So, in simple words If a website's servers become overloaded, AWS CloudWatch can automatically trigger AWS Lambda to increase server capacity, ensuring that the website stays online without human intervention. 

6. Case Study: Structure of Unified Alarm Configuration and Notifications 

In one example, an organization using AWS Code Commit for managing code repositories simplified its alarm management by using Unified Alarm Configurations. They found that the number of alarms decreased by 40%, making it easier to focus on the significant issues. The system performance improved by identifying problem areas faster and resolving issues before they became critical. 

 

The diagram given below provides a structured view of how alarm configurations are built and managed, starting from the foundational resources and extending to the individual alarms and notifications used for monitoring AWS infrastructure. 

 

1. Resources  

  • Resources refer to the AWS infrastructure components that are being monitored, such as EC2 instances, Lambda functions, S3 buckets, and more. Each of these resources will have specific metrics that can be tracked using CloudWatch alarms. 

Example: If one monitors an EC2 instance, the metrics might include CPU utilization, memory usage, and network traffic. 

 

2. Logical ID:

The Logical ID is used to uniquely identify resources in configuration files. It helps the system map specific metrics and alarms to resources in a structured way. 

Example: If one monitors multiple EC2 instances, each instance could have a unique LogicalID to track its individual performance metrics. 

 

Structure of Unified Alarm Configuration and Notification Flow

 

Fig.6- Structure of Unified Alarm Configuration and Notification Flow 

 

  1. Namespaces, Priority, Physical ID: These are used to measure group related metrics for a resource. AWS services such as EC2, Lambda, and S3 have their own namespaces that categorize their specific metrics. This helps in organizing and isolating metrics based on service types. 

 

Example 1: For an EC2 instance, the namespace might be "AWS/EC2," and for Lambda, it would be "AWS/Lambda." 

  • Priority: This indicates the severity or importance of the alarms. Priorities are typically categorized as P1 (urgent), P2 (high), P3 (medium), and P4 (low). This helps teams respond based on the urgency of the issue. 

 

Example 2: If the CPU utilization of a production EC2 instance exceeds 90%, this might trigger a P1 alarm, indicating a critical issue requiring immediate attention. 

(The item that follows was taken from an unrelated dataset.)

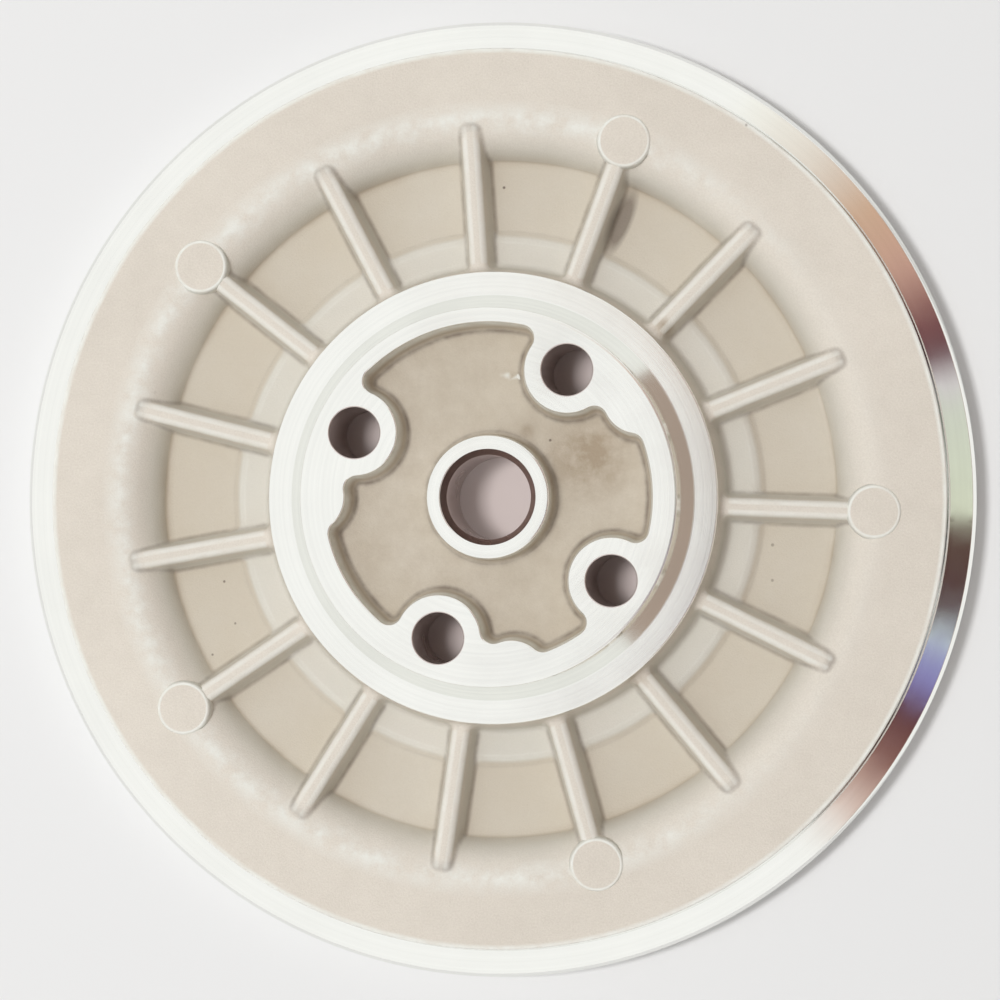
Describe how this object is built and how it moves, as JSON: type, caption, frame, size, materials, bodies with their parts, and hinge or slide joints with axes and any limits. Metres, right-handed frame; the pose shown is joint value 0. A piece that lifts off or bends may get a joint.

  • Physical ID: The Physical ID uniquely identifies the actual resource within AWS (e.g., the specific EC2 instance ID). This is important for mapping the logical configurations to actual running resources in the cloud. 

 

4. Alarms  

  • Alarms are defined based on the metrics and the thresholds associated with each resource. They can be triggered when certain conditions are met, such as exceeding CPU utilization or experiencing a high error rate. 

Example: An alarm can be set to trigger when the response time of an API Gateway exceeds 500 milliseconds, or when there are more than 100 invocation errors for a Lambda function in the given time frame. 

 

5. Metrics and Priority under Alarms  

  • Metrics: Each alarm is associated with specific metrics. These metrics are anything that can be monitored, such as invocations, error counts, or throttles for services like Lambda or an API Gateway. Metrics help define what should be monitored and under what conditions. 

Example 1: For a Lambda function, the metrics might include invocations, errors, and duration. Alarms are set to trigger based on changes in these metrics. 

  • Priority: As with the previous section, priority determines the importance of each alarm. Different alarms can have different priority levels based on how critical the issue is. 

 

Example 2: A Lambda function timing out repeatedly might trigger a P2 alarm, requiring action but not immediate as a P1 critical failure. 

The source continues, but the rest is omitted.